Na tentativa de construir possibilidades, a Ufes conta com o Observatório de Políticas de Ações Afirmativas, que tem como proposição avaliar e construir um projeto de colaboração institucional para o encaminhamento de casos e ações de enfrentamento ao racismo. O Observatório está integrado ao Núcleo de Estudos Afro-brasileiros (Neab-Ufes) que tem contribuído e insistido em formações com os movimentos sociais, pesquisas institucionais com religiões de matriz africana, palestras extensivas a toda comunidade, minicursos e ações com os coletivos que são alvos constantes dessa mesma postura racista.
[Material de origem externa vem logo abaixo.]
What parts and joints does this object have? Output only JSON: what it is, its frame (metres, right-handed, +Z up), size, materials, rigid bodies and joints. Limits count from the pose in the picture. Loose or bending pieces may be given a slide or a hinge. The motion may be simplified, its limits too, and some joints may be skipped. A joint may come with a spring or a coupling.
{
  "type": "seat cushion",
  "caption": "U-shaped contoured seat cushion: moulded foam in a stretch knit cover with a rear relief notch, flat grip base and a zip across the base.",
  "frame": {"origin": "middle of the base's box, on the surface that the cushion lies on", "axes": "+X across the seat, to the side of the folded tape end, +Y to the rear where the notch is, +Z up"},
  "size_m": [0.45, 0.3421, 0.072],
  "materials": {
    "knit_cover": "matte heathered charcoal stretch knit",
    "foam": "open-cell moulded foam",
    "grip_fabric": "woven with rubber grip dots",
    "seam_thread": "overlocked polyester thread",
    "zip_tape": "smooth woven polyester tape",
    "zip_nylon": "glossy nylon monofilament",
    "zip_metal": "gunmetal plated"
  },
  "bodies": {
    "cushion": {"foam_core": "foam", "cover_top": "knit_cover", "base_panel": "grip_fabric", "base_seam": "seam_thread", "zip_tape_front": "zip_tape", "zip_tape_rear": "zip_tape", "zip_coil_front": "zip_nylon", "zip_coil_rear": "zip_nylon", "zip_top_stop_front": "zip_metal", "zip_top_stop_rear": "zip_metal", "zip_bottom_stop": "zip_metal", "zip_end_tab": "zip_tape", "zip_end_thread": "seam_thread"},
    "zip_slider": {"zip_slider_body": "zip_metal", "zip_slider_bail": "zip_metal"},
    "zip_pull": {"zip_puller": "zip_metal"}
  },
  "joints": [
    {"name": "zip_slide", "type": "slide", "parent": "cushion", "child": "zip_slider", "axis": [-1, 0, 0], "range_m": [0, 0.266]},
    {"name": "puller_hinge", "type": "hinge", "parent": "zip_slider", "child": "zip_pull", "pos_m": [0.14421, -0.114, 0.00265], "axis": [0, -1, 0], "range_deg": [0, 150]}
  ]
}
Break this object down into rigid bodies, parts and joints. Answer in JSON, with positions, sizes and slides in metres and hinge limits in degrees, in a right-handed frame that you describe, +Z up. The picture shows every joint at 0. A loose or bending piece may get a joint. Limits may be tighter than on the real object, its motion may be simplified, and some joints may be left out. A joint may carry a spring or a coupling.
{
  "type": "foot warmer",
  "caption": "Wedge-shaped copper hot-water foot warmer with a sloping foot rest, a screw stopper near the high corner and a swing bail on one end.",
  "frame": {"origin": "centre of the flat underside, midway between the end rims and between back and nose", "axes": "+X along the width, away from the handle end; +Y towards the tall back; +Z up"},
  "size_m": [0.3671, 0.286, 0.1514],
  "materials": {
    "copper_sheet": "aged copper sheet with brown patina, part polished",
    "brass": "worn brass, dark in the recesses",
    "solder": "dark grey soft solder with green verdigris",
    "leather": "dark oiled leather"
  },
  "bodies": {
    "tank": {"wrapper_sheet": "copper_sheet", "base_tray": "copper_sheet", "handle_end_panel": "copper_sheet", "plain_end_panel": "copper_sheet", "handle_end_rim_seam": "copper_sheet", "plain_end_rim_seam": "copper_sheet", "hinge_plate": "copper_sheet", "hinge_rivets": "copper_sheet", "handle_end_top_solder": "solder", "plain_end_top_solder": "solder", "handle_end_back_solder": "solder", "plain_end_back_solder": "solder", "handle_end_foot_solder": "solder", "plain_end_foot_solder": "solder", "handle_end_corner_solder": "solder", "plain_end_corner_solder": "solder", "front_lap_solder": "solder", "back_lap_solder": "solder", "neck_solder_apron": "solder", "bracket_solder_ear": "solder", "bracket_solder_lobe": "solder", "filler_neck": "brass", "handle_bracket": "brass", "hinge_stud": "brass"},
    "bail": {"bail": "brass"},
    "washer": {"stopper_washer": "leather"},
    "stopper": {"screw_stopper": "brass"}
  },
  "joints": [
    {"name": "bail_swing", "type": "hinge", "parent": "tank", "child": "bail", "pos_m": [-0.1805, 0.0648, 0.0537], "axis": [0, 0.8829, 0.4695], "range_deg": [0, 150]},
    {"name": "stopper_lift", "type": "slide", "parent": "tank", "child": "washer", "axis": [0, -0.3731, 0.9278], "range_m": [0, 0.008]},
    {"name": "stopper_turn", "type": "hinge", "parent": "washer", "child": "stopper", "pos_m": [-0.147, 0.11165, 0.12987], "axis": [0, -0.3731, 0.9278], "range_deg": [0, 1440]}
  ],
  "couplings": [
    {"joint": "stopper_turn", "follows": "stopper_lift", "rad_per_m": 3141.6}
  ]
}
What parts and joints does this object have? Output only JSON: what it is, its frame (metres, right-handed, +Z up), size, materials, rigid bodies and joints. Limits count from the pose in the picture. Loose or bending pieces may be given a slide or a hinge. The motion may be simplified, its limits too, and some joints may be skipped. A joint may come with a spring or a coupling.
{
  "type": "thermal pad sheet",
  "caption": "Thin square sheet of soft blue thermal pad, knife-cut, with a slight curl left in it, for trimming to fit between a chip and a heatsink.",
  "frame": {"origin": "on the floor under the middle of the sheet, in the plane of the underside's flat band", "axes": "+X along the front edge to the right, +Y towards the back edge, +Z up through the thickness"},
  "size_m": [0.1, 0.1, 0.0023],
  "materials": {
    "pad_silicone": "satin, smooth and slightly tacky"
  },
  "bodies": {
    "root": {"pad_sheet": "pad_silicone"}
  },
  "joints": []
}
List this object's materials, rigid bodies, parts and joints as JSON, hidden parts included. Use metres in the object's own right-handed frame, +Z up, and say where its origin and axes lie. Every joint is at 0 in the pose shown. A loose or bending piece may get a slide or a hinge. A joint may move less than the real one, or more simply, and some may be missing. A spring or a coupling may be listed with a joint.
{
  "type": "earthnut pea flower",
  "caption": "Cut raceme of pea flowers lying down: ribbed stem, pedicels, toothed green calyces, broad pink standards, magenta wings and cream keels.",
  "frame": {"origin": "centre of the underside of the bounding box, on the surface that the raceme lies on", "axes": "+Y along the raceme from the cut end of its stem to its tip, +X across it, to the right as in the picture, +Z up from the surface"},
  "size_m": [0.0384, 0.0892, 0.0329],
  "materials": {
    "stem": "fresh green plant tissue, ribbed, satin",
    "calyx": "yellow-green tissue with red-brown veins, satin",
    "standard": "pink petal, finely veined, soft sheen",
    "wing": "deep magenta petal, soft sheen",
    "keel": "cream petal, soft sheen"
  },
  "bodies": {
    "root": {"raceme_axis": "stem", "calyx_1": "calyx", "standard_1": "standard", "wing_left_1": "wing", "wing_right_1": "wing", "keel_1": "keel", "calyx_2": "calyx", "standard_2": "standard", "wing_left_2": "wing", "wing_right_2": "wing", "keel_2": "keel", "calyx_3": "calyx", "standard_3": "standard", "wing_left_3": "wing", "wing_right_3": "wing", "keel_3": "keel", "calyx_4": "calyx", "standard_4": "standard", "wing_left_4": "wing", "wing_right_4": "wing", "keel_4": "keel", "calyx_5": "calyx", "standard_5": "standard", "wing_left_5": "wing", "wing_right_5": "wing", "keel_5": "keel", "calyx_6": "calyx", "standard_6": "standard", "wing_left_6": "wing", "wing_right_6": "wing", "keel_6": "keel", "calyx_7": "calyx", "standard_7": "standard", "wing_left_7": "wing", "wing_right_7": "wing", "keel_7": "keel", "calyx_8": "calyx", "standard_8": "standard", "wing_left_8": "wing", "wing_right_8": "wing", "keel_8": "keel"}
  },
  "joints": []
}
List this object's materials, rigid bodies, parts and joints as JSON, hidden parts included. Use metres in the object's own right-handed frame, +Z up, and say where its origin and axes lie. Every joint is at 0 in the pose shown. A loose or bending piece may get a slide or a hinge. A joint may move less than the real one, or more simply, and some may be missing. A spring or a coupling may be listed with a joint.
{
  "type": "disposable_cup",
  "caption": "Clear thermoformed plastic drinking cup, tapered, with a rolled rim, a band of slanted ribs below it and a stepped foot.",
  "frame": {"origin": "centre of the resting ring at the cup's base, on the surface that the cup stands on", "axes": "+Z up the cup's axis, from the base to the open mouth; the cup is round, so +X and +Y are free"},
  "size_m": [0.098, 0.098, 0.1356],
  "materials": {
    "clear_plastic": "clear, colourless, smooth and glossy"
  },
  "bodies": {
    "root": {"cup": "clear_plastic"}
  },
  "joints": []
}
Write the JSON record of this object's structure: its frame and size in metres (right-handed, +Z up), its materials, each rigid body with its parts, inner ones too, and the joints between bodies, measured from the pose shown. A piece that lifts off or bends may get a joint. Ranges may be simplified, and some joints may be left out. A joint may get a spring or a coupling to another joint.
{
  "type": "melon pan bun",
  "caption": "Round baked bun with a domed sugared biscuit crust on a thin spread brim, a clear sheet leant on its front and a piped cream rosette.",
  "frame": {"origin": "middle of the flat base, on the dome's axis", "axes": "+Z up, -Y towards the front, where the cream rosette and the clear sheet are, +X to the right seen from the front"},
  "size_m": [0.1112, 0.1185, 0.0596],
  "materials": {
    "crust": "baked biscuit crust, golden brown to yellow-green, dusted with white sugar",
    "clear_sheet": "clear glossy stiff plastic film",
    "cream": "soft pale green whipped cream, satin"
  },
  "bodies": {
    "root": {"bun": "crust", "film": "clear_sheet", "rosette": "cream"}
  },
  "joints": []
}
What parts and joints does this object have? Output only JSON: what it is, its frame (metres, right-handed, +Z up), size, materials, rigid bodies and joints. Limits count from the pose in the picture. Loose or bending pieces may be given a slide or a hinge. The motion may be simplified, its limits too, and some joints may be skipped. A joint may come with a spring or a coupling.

Racismo este que existe entre os próprios alun@s, pois o racismo se reinventa produz ódio e incita à violência física, por outro lado, nossas ações são movimentos que falam de outro lugar, que produzem uma “Cultura de Paz”.

Por isso precisamos pensar nos nossos Zumbis, guerreiros do dia-a-dia que resistem bravamente em busca de soluções, aqueles que enfrentam arduamente o racismo em seus cotidianos, que conhecem a dura realidade das periferias e vem para a Ufes em busca de uma formação séria, da construção de uma carreira profissional, aprendem aqui, nessa instituição a erguer-se, a olhar o outro, a construir uma relação de igualdade, mesmo que a perversa desigualdade racial persista ainda neste imaginário!! A eles a nossa reverência, aos muitos guerreiros e guerreiras que ao entrarem aqui, levam para suas famílias a fé e a construção de uma universidade cada vez mais inclusiva, que levam para suas mães a esperança de um mundo melhor, longe dos muros e das amarras raciais!